The US Department of Labor provides a summary of state payday requirements that can help you determine whether any payroll frequency laws apply to your business.
Pro tip:
“It’s important to remember that missing a payroll deadline could result in penalties, interest, or even legal repercussions. The federal government’s Department of Labor (DOL) can impose penalties under the Fair Labor Standards Act (FLSA), and state governments may impose penalties for missed payroll deadlines as well. Additionally, if you miss too many deadlines, employees may become frustrated and may take legal action against you in order to protect their income.”
— David Kindness, CPA
The takeaway is that even a single missed deadline can have a negative effect on employee morale and could erode trust in your business and reputation.
Tax implications
Calculating your team’s paychecks is only one part of running payroll. Another is withholding the right payroll taxes and submitting them to federal, state, and local tax authorities. Most companies must submit federal withholdings on a quarterly basis, but state requirements vary. You’ll also need to provide employees with a W-2 statement of earnings at the end of the tax year. They’ll use the document to complete their income tax returns.
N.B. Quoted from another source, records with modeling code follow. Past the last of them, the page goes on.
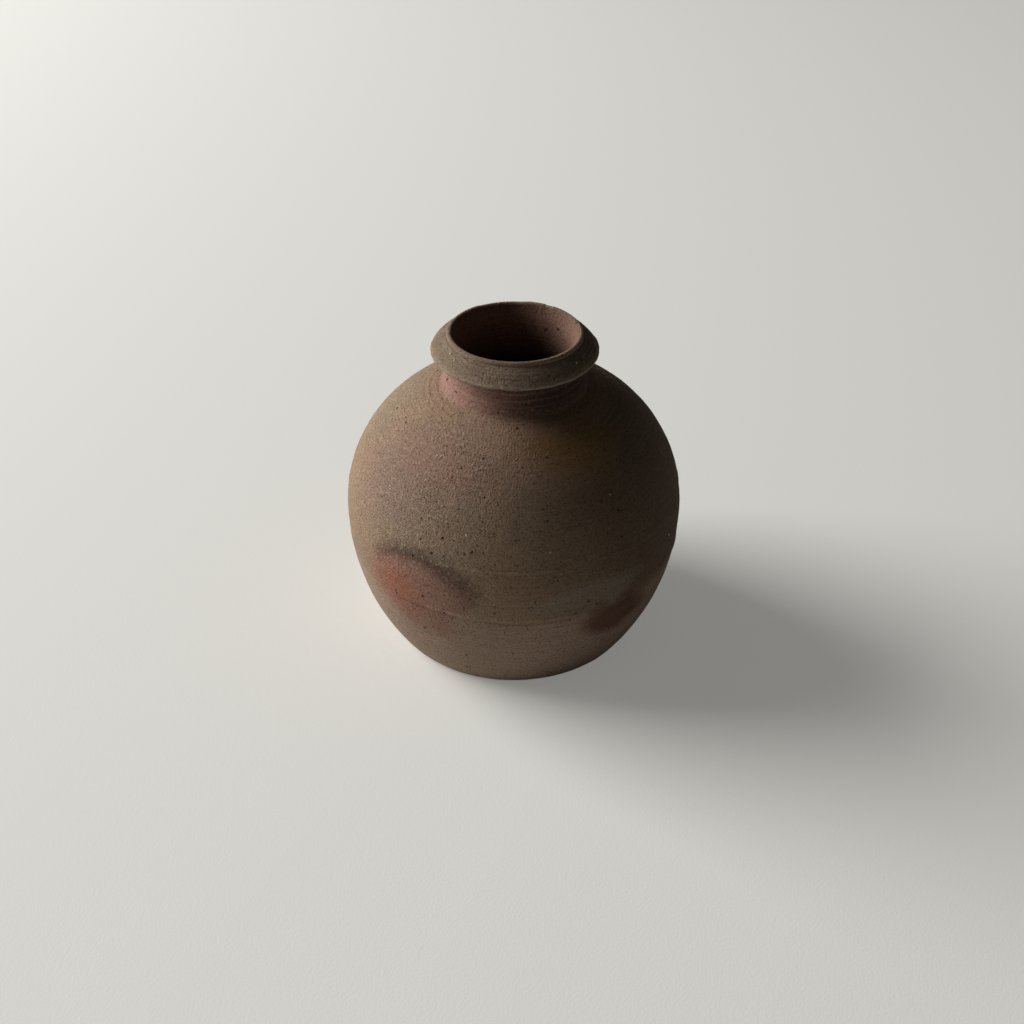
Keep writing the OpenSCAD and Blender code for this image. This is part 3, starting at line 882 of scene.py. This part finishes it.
studio = {
    "floorSize": 6.0, "floorColour": srgb(224, 223, 217), "floorRoughness": 0.9, "floorGlow": 0.27,
    "grainScale": 1.1, "grainDetail": 2.0, "grainBump": 0.25, "grainHeight": 0.0002,
    "key": (-2.5, 0.85, 1.3), "keySize": 2.0, "keyPower": 118.0, "aim": (0, 0, 0.06),
    "room": (1, 0.98, 0.95, 1), "fill": 0.045,
}


def makeFloorPaint():
    # the glow shows only to the camera and in reflections, so the floor keeps the jar's shadow
    material, tree, shader, point = startMaterial("paleFloor")
    grain = noiseOf(tree, point, studio["grainScale"], studio["grainDetail"])
    shader.inputs["Base Color"].default_value = studio["floorColour"]
    shader.inputs["Emission Color"].default_value = studio["floorColour"]
    shader.inputs["Roughness"].default_value = studio["floorRoughness"]
    tree.links.new(bumpOf(tree, grain, studio["grainHeight"], studio["grainBump"]), shader.inputs["Normal"])
    rays = tree.nodes.new("ShaderNodeLightPath").outputs
    mirrored = maths(tree, "MAXIMUM", rays["Is Glossy Ray"], rays["Is Transmission Ray"])
    seen = maths(tree, "MAXIMUM", rays["Is Camera Ray"], mirrored)
    tree.links.new(times(tree, seen, studio["floorGlow"]), shader.inputs["Emission Strength"])
    return material


def setStudio():
    onlyObjectMode()
    bpy.ops.mesh.primitive_plane_add(size=studio["floorSize"], location=(0, 0, 0))
    floor = bpy.context.object
    floor.name = "studioFloor"
    floor.data.materials.append(makeFloorPaint())
    lamp = bpy.data.lights.new("windowLight", "AREA")
    lamp.size = studio["keySize"]
    lamp.energy = studio["keyPower"]
    key = bpy.data.objects.new("windowLight", lamp)
    key.location = studio["key"]
    key.rotation_euler = (Vector(studio["aim"]) - key.location).to_track_quat("-Z", "Y").to_euler()
    bpy.context.scene.collection.objects.link(key)
    world = bpy.data.worlds.new("softRoom")
    world.use_nodes = True
    background = world.node_tree.nodes["Background"].inputs
    background[0].default_value = studio["room"]
    background[1].default_value = studio["fill"]
    bpy.context.scene.world = world
    bpy.context.scene.view_settings.view_transform = "Standard"


setStudio()
print("studio lit")
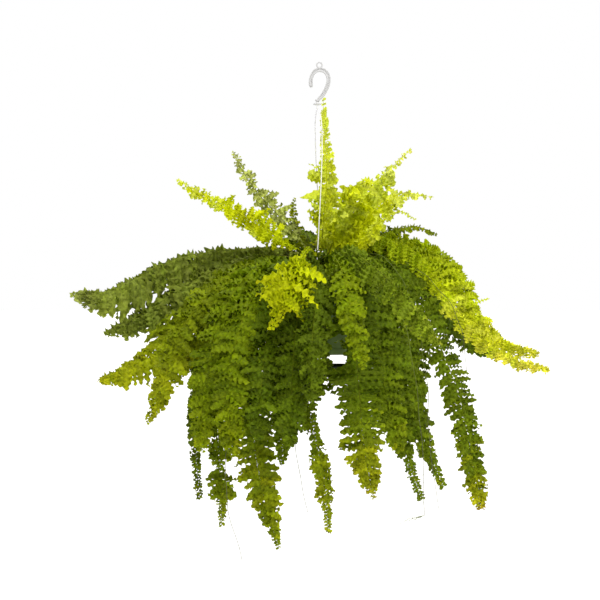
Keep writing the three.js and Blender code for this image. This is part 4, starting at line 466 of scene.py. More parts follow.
def frond(name, width, points, seed):
    s = dict(BASIC)
    s.update(STYLE.get(name, {}))
    rng = np.random.default_rng(seed)
    pts = np.asarray(points, float)
    line, along, length = catmull(pts, 260)
    run = pts[6] - pts[0]
    run[2] = 0
    run = FRONT if np.linalg.norm(run) < 40 else unit(run)
    ts = np.linspace(0, 1, len(line))
    side = np.cross(run, UP)[None] * np.ones((len(line), 1))
    side = unit(side - (side * along).sum(1, keepdims=True) * along)
    face = np.cross(side, along)
    # the blade turns about its midrib, by a share of the way to face the front
    angle = np.arctan2((side * FRONT).sum(1), (face * FRONT).sum(1))
    angle = np.unwrap(angle)
    a = (angle * s["turn"] * smooth((ts - 0.05) / 0.35) + math.radians(s["roll"]) * smooth(ts / 0.5))[:, None]
    side, face = side * np.cos(a) - face * np.sin(a), face * np.cos(a) + side * np.sin(a)
    stalk = min(0.2, s["stalk"] / length)
    rows = []
    for sgn in (1, -1):
        x = stalk * length * (0.9 if sgn > 0 else 0.94)
        while x < length * 0.995:
            t = x / length
            q = float(smooth((t - 0.55) / 0.42))
            pitch = s["pitch"] * (1 - q) + s["pitch_tip"] * q
            rows.append((t + rng.normal(0, 0.06) * pitch / length, sgn))
            x += pitch * rng.uniform(0.9, 1.1)
    rows = [r for r in rows if not any(g in (0, r[1]) and lo <= r[0] <= hi and rng.uniform() < p for g, lo, hi, p in s["gaps"])]
    rows += [(x[0], x[1]) for x in s["single"]]
    t = np.clip(np.array([r[0] for r in rows]), 0, 0.999)
    sgn = np.array([r[1] for r in rows], float)
    K = len(t)
    at = lambda arr: np.stack([np.interp(t, ts, arr[:, k]) for k in range(3)], 1)
    P, T, A, N = at(line), unit(at(along)), unit(at(side)), unit(at(face))
    sc = s["scatter"]
    place = (t - stalk * 0.8) / (1 - stalk * 0.8)
    share = shape_at(s["shape"], place)
    if s["shape_left"]:
        share = np.where(sgn > 0, shape_at(s["shape_left"], place), share)
    half = 0.5 * width * s["spread"] * share
    L = np.maximum(half * 1.2 * (1 + sc * np.clip(rng.normal(0, 0.12, K), -0.3, 0.22)), 3.4)
    q = smooth((t - 0.6) / 0.4)
    splay = np.radians(s["splay"] * (1 - q) + s["splay_tip"] * q + sc * rng.normal(0, 8, K))
    flat = np.sqrt(np.clip(1 - T[:, 2] ** 2, 0, 1))
    d = np.cos(splay)[:, None] * T + np.sin(splay)[:, None] * sgn[:, None] * A + sc * rng.normal(0, 0.17, K)[:, None] * N
    d = unit(d + (s["sag"] * (0.12 + 0.88 * flat))[:, None] * DOWN)
    n = unit(N - (N * d).sum(1, keepdims=True) * d)
    wide = np.minimum(s["wide"], 0.46 * L + 2.4) * (1 + 0.1 * rng.normal(0, 1, K))
    r0 = (1.25 * (1 - t) + 0.45) * 0.8
    base = (P + A * (sgn * r0)[:, None] + N * 0.2) * MM
    rnd = rng.uniform(0, 1, K)
    yellow = np.clip(shape_at(s["yellow"], t) + rng.normal(0, 0.07, K), 0, 1)
    for k, (_, sg, long, across, angle) in enumerate(s["single"], K - len(s["single"])):
        L[k], wide[k], turn = long, across, math.radians(angle)
        d[k] = unit(math.cos(turn) * T[k] + math.sin(turn) * sg * A[k])
        n[k] = unit(N[k] - (N[k] @ d[k]) * d[k])
    m = K - len(s["single"])
    build = Build()
    leaflets(
        build, base, d, n, L * MM, wide * MM, sgn,
        curl=s["curl"] * (1 + 0.4 * rng.normal(0, 1, K)),
        droop=s["droop"] * (0.15 + 0.85 * flat) * rng.uniform(0.7, 1.3, K) * (np.arange(K) < m),
        sick=rng.normal(0.12, 0.1, K),
        twist0=np.radians(s["twist"] * 0.7 + sc * rng.normal(0, 20, K)) * (np.arange(K) < m),
        twist1=np.radians(sc * rng.normal(0, 38, K)) * (np.arange(K) < m),
        ruffle=s["ruffle"] * rng.uniform(0.7, 1.35, K) * np.where(np.arange(K) < m, 1, 0.4),
        phase=rng.uniform(0, 2 * math.pi, (K, 2)),
        freq=s["frill"] * rng.uniform(2.3, 3.5, K) * np.clip(L / 28, 0.4, 1.25),
        cup=rng.normal(0.1, 0.22, K),
        yellow=yellow, rnd=rnd, mats=0, point=np.where(np.arange(K) < m, 0.0, 1.0),
    )
    idx = np.linspace(0, len(line) - 1, 84).astype(int)
    rt = idx / (len(line) - 1)
    tube(build, line[idx] * MM, (1.15 * (1 - rt) ** 1.1 + 0.36) * MM, 6, mat=1, side_hint=side[0])
    return build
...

Consider using a payroll calendar to pinpoint payroll tax due dates. Knowing when they’re due can help you avoid late submissions and penalties.
Takeaway: Make it a point to manage your payroll calendar
Payroll can be complex, but with a little know-how and some planning, it’s a task many small businesses can manage effectively. From getting up to speed on different pay periods to ensuring employees are paid on time, having a solid plan in place just makes good business sense. With numerous federal and state regulations to keep on top of, payroll software can be a smart investment to automate tax calculations and make sure all bases are covered. Best of luck growing your team and staying ahead of your payroll obligations!